The News Roundup — International
Three people were killed in a knife attack in a church in the French city of Nice in what authorities described as an act of “Islamist terror.” Now, thousands of members of the country’s anti-terror security force have been deployed.
As Canada’s coronavirus case numbers rise, officials in the country are linking Canadian Thanksgiving gatherings with a spike in the COVID-19 infection rate. Canadian Prime Minister Justin Trudeau warned that gatherings over Christmas may be in jeopardy if these trends continue.
Last weekend, Chileans voted overwhelmingly to write their country a new constitution. A rewrite of the constitution, which dates back to the legacy of brutal dictator Augusto Pinochet, was a central demand for over a million protesters in Santiago last fall.

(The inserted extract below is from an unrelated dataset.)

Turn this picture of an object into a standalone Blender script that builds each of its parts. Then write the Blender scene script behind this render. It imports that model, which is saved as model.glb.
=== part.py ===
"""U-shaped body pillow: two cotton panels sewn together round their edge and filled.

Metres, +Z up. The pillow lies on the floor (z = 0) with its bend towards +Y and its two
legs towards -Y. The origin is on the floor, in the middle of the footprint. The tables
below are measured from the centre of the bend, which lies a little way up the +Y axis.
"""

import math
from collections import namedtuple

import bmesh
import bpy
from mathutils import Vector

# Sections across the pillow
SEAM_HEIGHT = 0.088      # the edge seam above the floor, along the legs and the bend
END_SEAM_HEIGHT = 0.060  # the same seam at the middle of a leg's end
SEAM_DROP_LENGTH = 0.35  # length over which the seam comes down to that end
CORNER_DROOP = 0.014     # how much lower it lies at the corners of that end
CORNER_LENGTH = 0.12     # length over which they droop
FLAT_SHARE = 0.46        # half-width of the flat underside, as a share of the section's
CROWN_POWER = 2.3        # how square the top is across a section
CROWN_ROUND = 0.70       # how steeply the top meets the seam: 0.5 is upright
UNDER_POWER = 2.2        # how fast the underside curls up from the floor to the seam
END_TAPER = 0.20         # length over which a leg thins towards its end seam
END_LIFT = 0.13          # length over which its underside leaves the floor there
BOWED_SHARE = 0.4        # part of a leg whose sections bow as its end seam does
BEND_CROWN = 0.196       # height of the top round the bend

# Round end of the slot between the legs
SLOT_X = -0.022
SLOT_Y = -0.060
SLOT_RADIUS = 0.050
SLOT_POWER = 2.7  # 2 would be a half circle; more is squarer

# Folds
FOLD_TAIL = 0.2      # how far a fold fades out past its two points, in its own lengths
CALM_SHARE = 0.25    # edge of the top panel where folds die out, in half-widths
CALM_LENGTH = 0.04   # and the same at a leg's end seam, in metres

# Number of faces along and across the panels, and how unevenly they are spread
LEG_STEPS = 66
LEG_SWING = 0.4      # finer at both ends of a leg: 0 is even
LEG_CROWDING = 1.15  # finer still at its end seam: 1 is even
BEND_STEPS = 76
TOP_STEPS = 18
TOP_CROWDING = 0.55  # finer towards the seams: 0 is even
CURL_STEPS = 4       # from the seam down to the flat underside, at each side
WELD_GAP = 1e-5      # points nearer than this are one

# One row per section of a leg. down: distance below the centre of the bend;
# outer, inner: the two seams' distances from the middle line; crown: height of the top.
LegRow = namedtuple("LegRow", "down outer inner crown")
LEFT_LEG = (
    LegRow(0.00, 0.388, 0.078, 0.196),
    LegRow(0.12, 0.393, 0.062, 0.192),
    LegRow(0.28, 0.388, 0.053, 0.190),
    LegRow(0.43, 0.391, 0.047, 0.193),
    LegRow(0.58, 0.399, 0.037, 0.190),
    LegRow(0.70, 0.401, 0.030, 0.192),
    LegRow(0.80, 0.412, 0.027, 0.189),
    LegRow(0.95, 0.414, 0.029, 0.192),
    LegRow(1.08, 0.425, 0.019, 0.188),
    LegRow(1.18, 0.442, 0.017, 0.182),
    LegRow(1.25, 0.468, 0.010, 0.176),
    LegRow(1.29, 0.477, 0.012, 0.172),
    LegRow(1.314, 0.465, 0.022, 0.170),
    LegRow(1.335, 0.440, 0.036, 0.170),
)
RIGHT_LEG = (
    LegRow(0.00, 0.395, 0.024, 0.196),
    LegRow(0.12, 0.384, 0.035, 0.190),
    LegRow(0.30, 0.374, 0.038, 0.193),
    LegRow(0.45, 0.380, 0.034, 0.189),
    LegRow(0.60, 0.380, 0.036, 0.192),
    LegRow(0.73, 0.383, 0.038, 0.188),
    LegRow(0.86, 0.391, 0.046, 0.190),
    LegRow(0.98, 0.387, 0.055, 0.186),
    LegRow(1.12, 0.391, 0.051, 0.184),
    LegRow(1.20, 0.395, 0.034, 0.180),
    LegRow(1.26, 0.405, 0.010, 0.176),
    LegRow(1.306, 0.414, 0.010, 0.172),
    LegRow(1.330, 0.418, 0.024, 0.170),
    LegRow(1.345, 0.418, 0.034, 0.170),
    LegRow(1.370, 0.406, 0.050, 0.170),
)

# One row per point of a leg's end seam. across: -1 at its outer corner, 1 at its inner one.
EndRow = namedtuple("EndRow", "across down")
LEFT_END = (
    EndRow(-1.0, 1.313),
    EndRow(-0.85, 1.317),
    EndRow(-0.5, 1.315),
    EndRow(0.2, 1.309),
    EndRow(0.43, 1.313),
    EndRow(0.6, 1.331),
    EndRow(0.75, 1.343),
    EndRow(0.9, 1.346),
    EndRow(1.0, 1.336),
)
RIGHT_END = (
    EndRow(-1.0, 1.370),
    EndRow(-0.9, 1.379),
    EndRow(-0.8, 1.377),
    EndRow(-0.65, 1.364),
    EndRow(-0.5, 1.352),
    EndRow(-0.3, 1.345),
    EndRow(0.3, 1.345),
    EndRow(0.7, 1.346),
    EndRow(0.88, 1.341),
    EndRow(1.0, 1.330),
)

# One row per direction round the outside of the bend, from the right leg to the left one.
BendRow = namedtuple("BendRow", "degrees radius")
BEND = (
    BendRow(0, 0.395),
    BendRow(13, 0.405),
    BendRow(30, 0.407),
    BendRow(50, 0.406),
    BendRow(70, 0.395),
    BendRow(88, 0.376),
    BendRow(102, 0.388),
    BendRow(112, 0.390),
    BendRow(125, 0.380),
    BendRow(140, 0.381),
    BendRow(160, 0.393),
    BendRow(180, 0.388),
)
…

From Daniel Alarcón’sreporting from Chile in The New Yorker:
After the 1973 coup, Pinochet’s military junta consolidated its power through state terror, operating outside any legal framework to disappear and torture thousands and send thousands more into exile. The U.S. Congress responded by blocking arms sales to Chile, an embargo that continued for more than a decade. Meanwhile, Pinochet’s campaign against his enemies went global, with political assassinations carried out in Buenos Aires and even in Washington, D.C., just a couple of miles from the White House. The 1976 election of President Jimmy Carter, who placed special emphasis on human rights, put the Chilean dictatorship in an even more precarious international position, with the country in danger of being considered little more than a rogue state, known worldwide for its brutality.
Shortly after taking power, Pinochet appointed a commission to write a new constitution, and in August, 1980, he announced that the work was complete. There would be a referendum just a month later, on September 11th, not coincidentally the anniversary of the coup seven years earlier. At the time of the 1980 vote, all political parties were illegal, all television stations were controlled by the regime, and there was no opposition press. The country remained in a state of emergency.